In the ever-evolving digital audio landscape, Spotify, well-known for its music and talk content, has recently introduced audiobooks to its vast user base. While promising, this move presents significant challenges for personalized recommendations. Unlike music and podcasts, audiobooks, initially available for a fee, cannot be easily skimmed before purchase, posing higher stakes for the relevance of recommendations. Furthermore, introducing a new content type into an existing platform confronts extreme data sparsity, as most users are unfamiliar with this new content type. Lastly, recommending content to millions of users requires the model to react fast and be scalable. To address these challenges, we leverage podcast and music user preferences and introduce 2T-HGNN, a scalable recommendation system comprising Heterogeneous Graph Neural Networks (HGNNs) and a Two Tower (2T) model. This novel approach uncovers nuanced item relationships while ensuring low latency and complexity. We decouple users from the HGNN graph and propose an innovative multi-link neighbor sampler. These choices, together with the 2T component, significantly reduce the complexity of the HGNN model. Empirical evaluations involving millions of users show significant improvement in the quality of personalized recommendations, resulting in a +46% increase in new audiobooks start rate and a +23% boost in streaming rates. Intriguingly, our model's impact extends beyond audiobooks, benefiting established products like podcasts.
Paper Structure (25 sections, 7 equations, 4 figures, 5 tables)
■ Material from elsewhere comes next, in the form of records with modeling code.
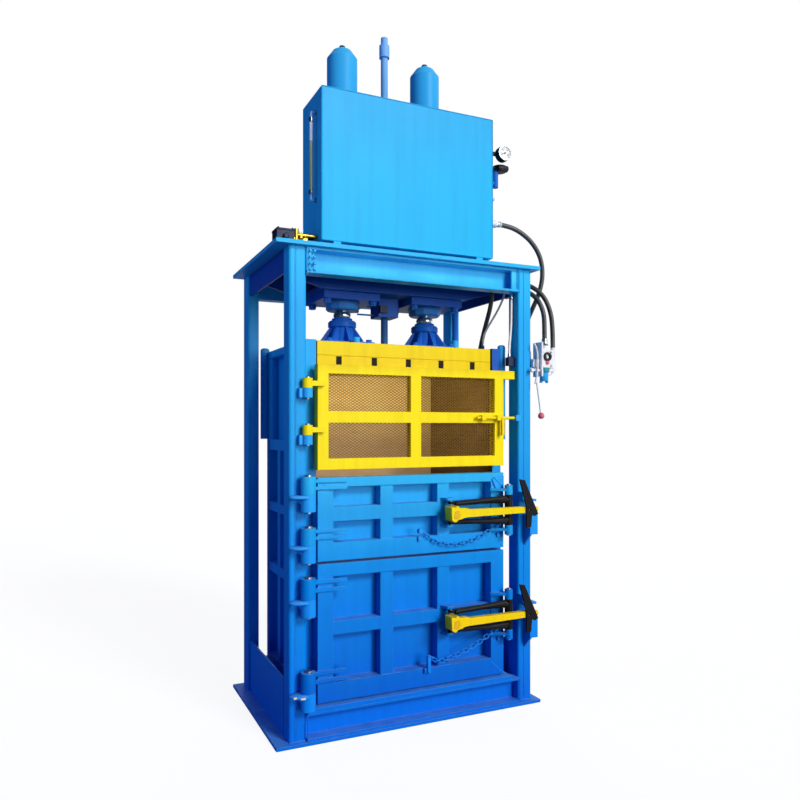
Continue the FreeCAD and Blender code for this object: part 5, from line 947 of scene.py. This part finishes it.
# %% [markdown]
# ## Cut plates
# Latch heads and gussets are cut from plate with a torch. A plate is an outline in the
# door's plane, pushed along by its thickness, and its corners and far edges are ground off.

# %% Cut plates
def cut_plate(bm, outline, y, thick, z=0.0, broken=1.0 * MM):
    """A plate cut to an outline of x and z pairs, from a depth y, as thick as given."""
    face = bm.faces.new([bm.verts.new((x, y, z + high)) for x, high in outline])
    grown = bmesh.ops.extrude_face_region(bm, geom=[face])["geom"]
    tops = [item for item in grown if isinstance(item, bmesh.types.BMVert)]
    bmesh.ops.translate(bm, vec=(0, thick, 0), verts=tops)
    edges = list({edge for vert in tops for edge in vert.link_edges})
    bmesh.ops.bevel(bm, geom=edges, offset=broken, segments=1, profile=0.5, affect="EDGES",
                    material=-1)


print("helper", cut_plate.__name__)

# %% [markdown]
# ## Latches
# A yellow bar closes over each knee of the door latch. Its head is a thick plate with
# ears, its shaft is forged and narrows, and its end is a round nose.

# %% Latch forgings
SHAFT = [(0.214, -0.026), (0.250, -0.021), (0.632, -0.015), (0.640, -0.008), (0.640, 0.012),
         (0.632, 0.018), (0.262, 0.020), (0.250, 0.027), (0.214, 0.028)]
HEAD = [(0.150, -0.032), (0.170, -0.044), (0.188, -0.030), (0.216, -0.026), (0.216, 0.027),
        (0.194, 0.032), (0.184, 0.044), (0.170, 0.034), (0.146, 0.036)]
NOSE = [(0.0, 0.0), (0.009, 0.001), (0.014, 0.007), (0.015, 0.016), (0.013, 0.026),
        (0.008, 0.031)]
LATCHES = {"upper": 1.080, "lower": 0.515}  # the heights of the two bars
for name, z in LATCHES.items():
    bm = bmesh.new()
    cut_plate(bm, SHAFT, -0.540, 32 * MM, z, 4 * MM)
    cut_plate(bm, HEAD, -0.552, 74 * MM, z, 3 * MM)
    bar(bm, (0.560, -0.524, z), (0.688, -0.524, z), 12 * MM, sides=20)
    turned(bm, NOSE, (0.699, -0.524, z), (-1, 0, 0), 20)
    keep(name + "_latch_forging", bm, YELLOW, "yellow_paint", name + "_latch_bar", smooth=35,
         hides=[name + "_latch_bar"])

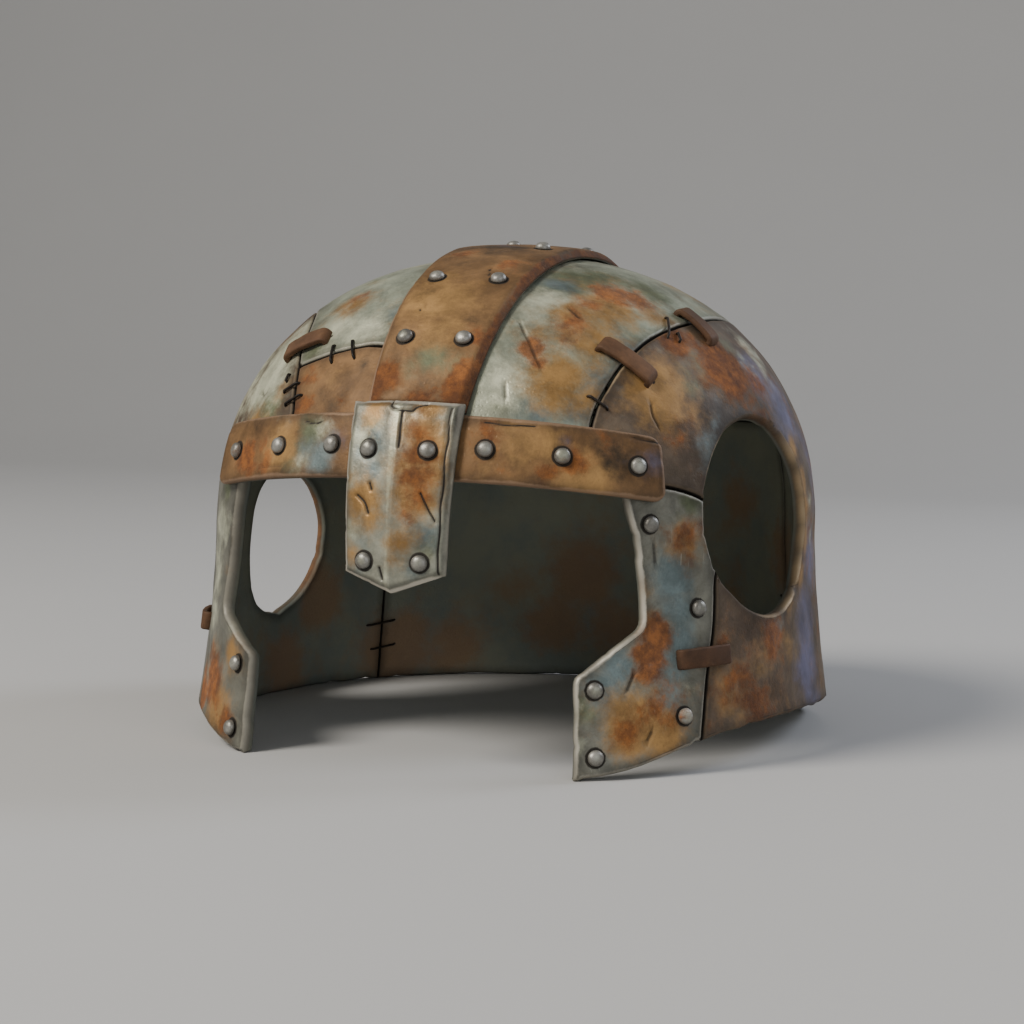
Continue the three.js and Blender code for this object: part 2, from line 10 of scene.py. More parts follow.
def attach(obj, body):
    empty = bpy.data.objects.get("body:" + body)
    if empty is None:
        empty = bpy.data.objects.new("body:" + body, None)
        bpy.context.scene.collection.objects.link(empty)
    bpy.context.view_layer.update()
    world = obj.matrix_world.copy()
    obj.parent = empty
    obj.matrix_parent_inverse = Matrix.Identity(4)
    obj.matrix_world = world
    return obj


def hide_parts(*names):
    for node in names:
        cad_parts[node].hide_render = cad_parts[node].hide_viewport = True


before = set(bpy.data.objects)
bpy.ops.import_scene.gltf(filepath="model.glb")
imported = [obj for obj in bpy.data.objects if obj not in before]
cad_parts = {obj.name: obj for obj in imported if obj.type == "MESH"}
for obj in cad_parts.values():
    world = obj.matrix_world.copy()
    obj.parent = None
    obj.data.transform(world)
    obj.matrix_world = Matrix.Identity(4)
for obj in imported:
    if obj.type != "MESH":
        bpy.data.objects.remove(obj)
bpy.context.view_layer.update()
print("stage: frame loaded,", len(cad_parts), "nodes")

# Lengths below are in millimetres and angles in degrees; meshes are scaled to metres as they are made
millimetre = 0.001
farAway = 12.0  # distances to edges and rivets are kept up to here

# The skull form, the same as the CAD source's
skull = {
    "halfWidth": 113.0,
    "frontDepth": 119.0,
    "rearDepth": 124.0,
    "domeHeight": 181.0,
    "springHeight": 76.0,
    "footFlare": 7.7,
    "planPower": 2.14,
    "leanPower": 2.25,
    "capPower": 2.21,
    "flarePower": 1.5,
    "belowRim": -6.0,
}


# The skull's size at a height, as a share of its size where the dome springs
def girth(z):
    z = np.asarray(z, float)
    spring = skull["springHeight"]
    down = np.clip((spring - z) / spring, 0, None)
    foot = 1 + skull["footFlare"] / skull["halfWidth"] * down ** skull["flarePower"]
    up = np.clip((z - spring) / (skull["domeHeight"] - spring), 0, 1)
    cap = (1 - up ** skull["leanPower"]) ** (1 / skull["capPower"])
    return np.where(z < spring, foot, cap)


def signedPower(value, power):
    return np.sign(value) * np.abs(value) ** power


def depthAt(y):
    return np.where(y < 0, skull["frontDepth"], skull["rearDepth"])


def planPoint(azimuth, share, z):
    turn = np.radians(azimuth)
    aside = signedPower(np.sin(turn), 2 / skull["planPower"])
    back = -signedPower(np.cos(turn), 2 / skull["planPower"])
    x, y = skull["halfWidth"] * aside * share, depthAt(back) * back * share
    return np.stack([x, y, z + 0 * aside], -1)


def onSkull(azimuth, z):
    azimuth, z = np.broadcast_arrays(np.asarray(azimuth, float), np.asarray(z, float))
    return planPoint(azimuth, girth(z), z)


def azimuthOf(points):
    power = skull["planPower"] / 2
    aside = signedPower(points[..., 0] / skull["halfWidth"], power)
    back = signedPower(-points[..., 1] / depthAt(points[..., 1]), power)
    return np.degrees(np.arctan2(aside, back))


def skullNormal(points):
    x, y, z = points[..., 0], points[..., 1], points[..., 2]
    plan, lean, cap = skull["planPower"], skull["leanPower"], skull["capPower"]
    spring, tall = skull["springHeight"], skull["domeHeight"] - skull["springHeight"]
    across = signedPower(x, plan - 1) / skull["halfWidth"] ** plan
    along = signedPower(y, plan - 1) / depthAt(y) ** plan
    down = np.clip((spring - z) / spring, 0, None)
    widening = skull["flarePower"] * skull["footFlare"] * down ** (skull["flarePower"] - 1)
    below = widening / (skull["halfWidth"] * spring) * girth(z) ** (plan - 1)
    up = np.clip((z - spring) / tall, 0, 1)
    left = np.maximum(1e-6, 1 - up ** lean)
    above = lean * up ** (lean - 1) / (cap * tall) * left ** (plan / cap - 1)
    normal = np.stack([across, along, np.where(z < spring, below, above)], -1)
    return normal / np.linalg.norm(normal, axis=-1, keepdims=True)


# Points lifted off the skull
def raised(points, height):
    height = np.broadcast_to(np.asarray(height, float), points.shape[:-1])
    return points + skullNormal(points) * height[..., None]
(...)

This paper contains 25 sections, 7 equations, 4 figures, 5 tables.

Figures (4)

  • Figure 1: A) our users' consumption patterns, which involve audiobooks and podcasts; B) we build a co-listening graph with nodes representing audiobooks or podcasts, and edges connecting nodes whenever at least one user streams both; C) Audiobook IT gets recommended because 2T-HGNN performs non-trivial recommendations using 2-hop distant patterns. Delicious is similar to Taste. Taste is co-listened with Fake Doctors, which is co-listened with IT.
  • Figure 2: A) The audiobook consumption at launch is very sparse. 25% of users account for 75% of all streaming hours. B) Users having similar audiobook taste are more similar in podcast preferences than users selected at random. C) Audiobooks co-listened by at least one user have similar content embeddings (LLM embeddings extracted from the title and description of the audiobooks). D) Two audiobooks co-listened with the same podcast but not with each other have similar content embeddings.
  • Figure 3: Overview of our model. A) We represent audiobook-podcast relationships using a heterogeneous graph comprising two node types: audiobook and podcast, connected to each other whenever at least one user has listened to both. Each node has LLM embedding features extracted from the titles and descriptions of audiobooks and podcasts. We use a 2-layers HGNN on top of this graph. B) Our 2T model recommends audiobooks to users by exploiting HGNN embeddings, user demographic features (e.g. country and age), and historical user interactions (music, podcasts and audiobooks) represented as embeddings.
  • Figure 4: Co-occurrence Patterns among weak signals. The heatmap illustrates the distribution of signal co-occurrences, with each $(i,j)$ entry representing the fraction of occurrences of signal $j$ in relation to the total occurrences of signal $i$. The adjacent bar plot on the right provides insights into the relative distribution of signals within rows.